A neglected requirement of community is space—an actual physical space —where teaching staff and students and meet to work, meet, and communicate. The argument here is that without a common and appropriate space, academic communities cannot flourish.

The contemporary university is becoming desperately short on community. Massification, mega-institutions, huge faculties, and strained resources have detracted from the notion of a shared community. So has the culture of hyper-accountability, where everything is measured, and where competition between individuals and institutions has become a central part of academic life.  

In many countries, realities of the academic profession have changed significantly, profoundly affecting the possibility of community. Academics were once appointed to full-time positions and had reasonable security and mostly permanent contracts.  Only in Latin America has the norm almost always been part-time for most professors. Now, more universities and academic systems throughout the world are employing part-time staff and full-time academics under contracts with no possibility of a permanent job. In the United States, fewer than half of new academic appointments are offered a permanent or tenure track option.  A majority are either part-time or full-time contract employees.

The Space Equation

The normal expectation in western Europe, Japan, and North America is that a full-time member of the teaching staff, and especially academics in the upper ranks of the professoriate, will have a private office for scholarly work and meeting with students. Those in the sciences would mostly have laboratory space, whether private or shared. Offices might not be commodious, but at least they provide a “space” on campus, often located within the precincts of the department, faculty, or center to which the staff member belongs.

Part-time staff seldom has private space, although they are often provided with shared area where they might meet with students or prepare for class. Even universities that may have provided offices to professors in the past are opting for shared space. In some cases, ideas about collaborative research may be driving such changes, but in general, shortages of space is more likely to be a result of tight budgets.

In much of the world today, private space is a luxury. The large majority of the teaching staff in universities worldwide lack even minimal space to do academic work or interact with students and colleagues at their place of employment

In many universities in Latin America up to 80 percent of the faculty are part-timers who teach a course or two, with poor remuneration and virtually no further involvement with the university. With few exceptions, the teaching faculty has no place to meet with students, and no meeting rooms. Some countries have no tradition of providing office space even to the full-time faculty members. Russia is an example. Academics are expected to conduct their research at home and are typically at the university only to teach their classes. While faculty in the sciences may have access to laboratories, those in other fields generally have little or no personal space. Interestingly, not long ago, one of Russia’s top universities considered making office space available to most of its professors. A survey of the teaching staff showed that while some welcomed the idea, others opposed it because they would be expected to spend more hours at the university more with less time to engage in unrelated private consulting and other income-producing activities.

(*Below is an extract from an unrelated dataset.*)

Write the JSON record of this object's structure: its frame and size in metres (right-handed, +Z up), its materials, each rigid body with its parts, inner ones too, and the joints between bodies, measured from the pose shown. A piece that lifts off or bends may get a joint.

For a significant proportion of those teaching in postsecondary education, the job requirement seems to be to teach classes and little else—there is no expectation to meet with students or colleagues. However, this often precludes high quality teaching, collaboration in research, or a flourishing academic culture. Furthermore, faculty members will develop little loyalty or commitment to their employers.

Information and Communications Technology

Many see ICTs—especially the use of the Internet for communication and technology-assisted courses and degree programs such as MOOCs and on-line programs, as a panacea for addressing the challenges of cost, access, and bridging distances. It is certainly true that the Internet permits easy communication among academics both within a specific university and beyond. Collaboration, for research and other communication, is certainly enabled by the Internet since contact around the corner is just as easy as with another continent (so long as suitable bandwidth is available, sometimes still a problem in developing countries). Similarly, certain kinds of teaching are facilitated by technology, as the MOOCs are showing. Interactive teaching, virtual meetings with the use of sophisticated video connections, and many other innovations using ICTs create significant opportunities for higher education. But to date, technology has not really achieved anything comparable to the kind of community that can be developed on a physical campus. Those who predict that the “brick and mortar” university will disappear are mistaken. ICTs have limitations. Face to face communication, the ability to share a cup of coffee with colleagues, participation in academic discussions and meetings, and other informal interaction often yield serendipitous insights and ideas.


No solutions are offered here, just emphasis that effective higher education—whether it be a successful world-class research university or a post-secondary institution focusing on teaching, learning, or serving first-generation students—requires an academic community to achieve its best results and such a community requires some physical infrastructure. This discussion has focused on space—offices, laboratories, common rooms, and others—and on the benefits and limitations of technology. One size certainly does not fit all academic purposes, but some basic issues are common to all higher education endeavors. Space is not the only requirement—full-time academic appointments, adequate remuneration, and participation in academic affairs through shared governance are also important. But space, so often overlooked, is central.